Simon,
It has to do with enterprise users who contribute resources. The people who are currently contributing to develop, test, and release OpenACS are not using Oracle.
If there were resources to keep Oracle support up to date, there would not be an issue of dropping it, but rarely is there a large volunteer or commercially supported effort to do so.
Don Baccus has pretty much been doing all the Oracle testing on his personal server, and I'll let him explain more about how that affects the future of Oracle support if he wants to.
So, if Oracle support for OpenACS is important for your business, please let us know by showing your support.
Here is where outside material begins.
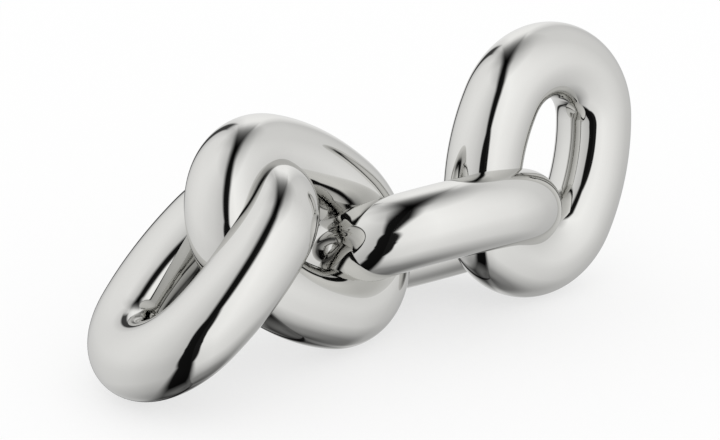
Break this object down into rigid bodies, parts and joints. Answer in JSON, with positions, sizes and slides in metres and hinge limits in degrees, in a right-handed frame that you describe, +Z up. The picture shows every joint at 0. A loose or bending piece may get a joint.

Right now we haven't seen many of the users who "require" Oracle support for OpenACS stepping up to actually maintain that support.
Someone suggested before that Oracle support could become a seperate branch of OpenACS, to be maintained and released on a seperate schedule from PostgreSQL. If someone volunteered to manage that, it seems like a possibility. That would allow the PostgreSQL support and release of OpenACS to move at the pace appropriate for the level of volunteer effort, while Oracle support could move at it's own pace, supported by the users of OpenACS that still require Oracle support.
So Simon, 5 hobbyists (which really isn't a good term, almost all the contributors are working either academically or commerically supporting OpenACS on PostgreSQL), that actually show up and contribute are worth many "enterprise" Oracle users who do not contribute. It would seem that the enterpise users would have even more resources to contribute than a few small companies and a handful of volunteers.